The letter was copied to US Secretary of Defense Ashton B. Carter, US Secretary of State John Kerry and members of the US House and Senate from Massachusetts, Connecticut, New Hampshire, Vermont, Rhode Island, Maine, California, Ohio and Texas.
In 2012, citing budgetary constraints, the US administration had informed the Portuguese government that it would significantly reduce its military presence at Lajes Field. On December 2014, the House of Representatives had requested a “specific evaluation” preventing the US Administration from reducing military personnel at Lajes Field pending the evaluation. However, on January 2015, the former United States Secretary of Defense, Chuck Hagel, affirmed the US decision to downsize the US presence in the Lajes Field on Terceira, Azores.

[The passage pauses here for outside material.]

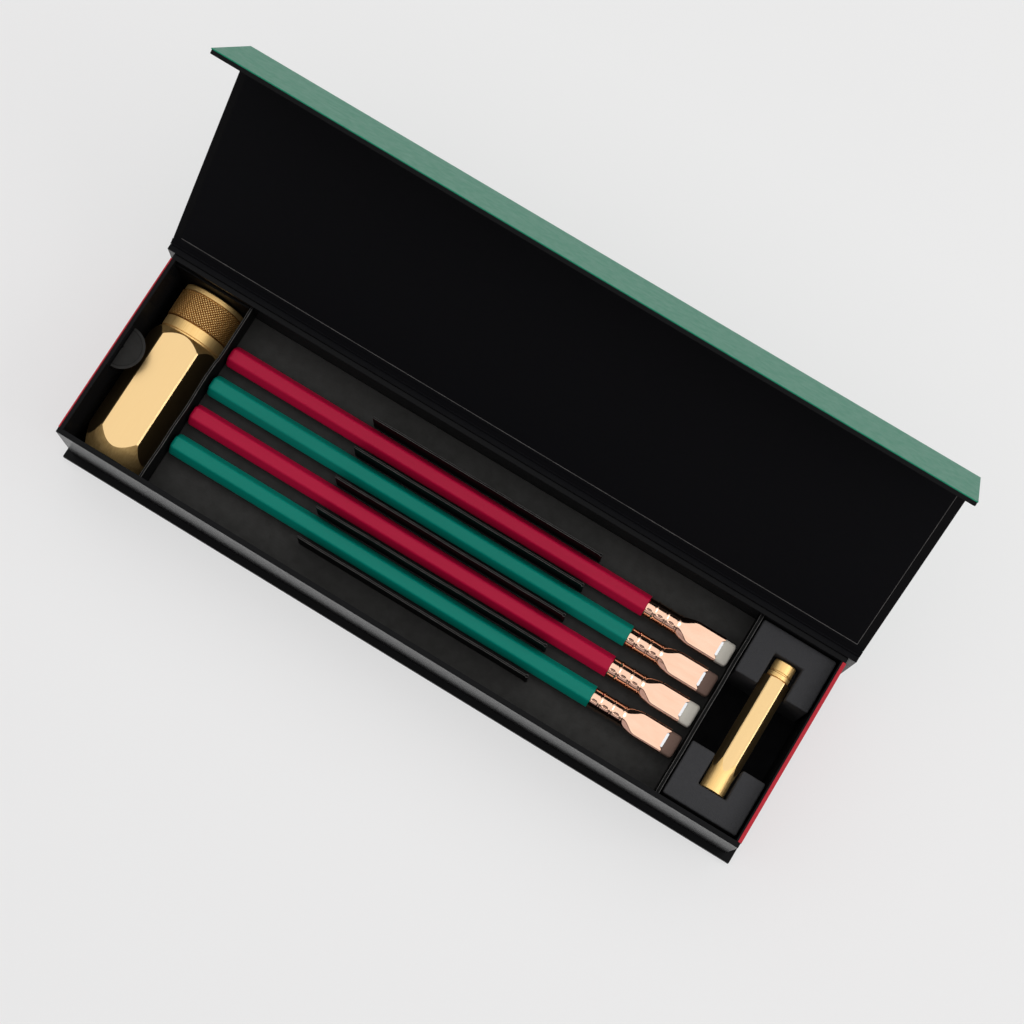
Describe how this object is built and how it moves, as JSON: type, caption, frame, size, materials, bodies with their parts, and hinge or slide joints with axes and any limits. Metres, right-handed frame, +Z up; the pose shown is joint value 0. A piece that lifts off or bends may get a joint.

Lajes Field is home to about 650 U.S. military personnel and Defense Department civilians and the largest employer of Portuguese civil works on the island. The plan will withdraw about 400 military personnel and 500 family members from the base while many thousands of local Portuguese civil works will lose their jobs, significantly impacting the local economy.
Established in 1942 as a US military outpost, Lajes Field provides support to civil and military aircraft, including fighters from the US and 20 other allied nations. Its geographic position has made the US base on Terceira island strategically important to both the United States and NATO.
The Portuguese-American Legislative Caucus is a bipartisan group of Massachusetts legislators of Portuguese descent dedicated to strengthening the long-standing bilateral ties between the United States and Portugal and by raising the level of awareness regarding the issues facing the Portuguese American community.
Read the full appeal letter by Senator Edward J. Markey and Senator Elizabeth Warren here.
Read the full appeal letter by the Massachusetts Portuguese American Caucus here.
The Azores (population 250,000) is a region of Portugal composed of nine islands. The archipelago discovered by Portuguese explorers in the 15th century, became an Autonomous Region of Portugal in 1976. The government of the Autonomous Region of the Azores includes the Legislative Assembly, composed of 57 elected deputies, elected by universal suffrage for a four-year term; the Regional Government and Presidency, with parliamentary legitimacy, composed of a President, a Vice-President and seven Regional Secretaries responsible for the Regional Government executive operations. The Autonomous Region of the Azores is represented in the Council of Ministers of the Central Government by a representative appointed by the President of Portugal. Vasco Cordeiro, the leader of the Socialist Party (PS) in the Azores, was sworn Regional President of the Government of the Azores on October 14, 2012. According to the latest US census over 1.3 million individuals of Portuguese descent live in the United States, the majority with roots in the Azores. It is estimated that over 20,000 US citizens live in Portugal.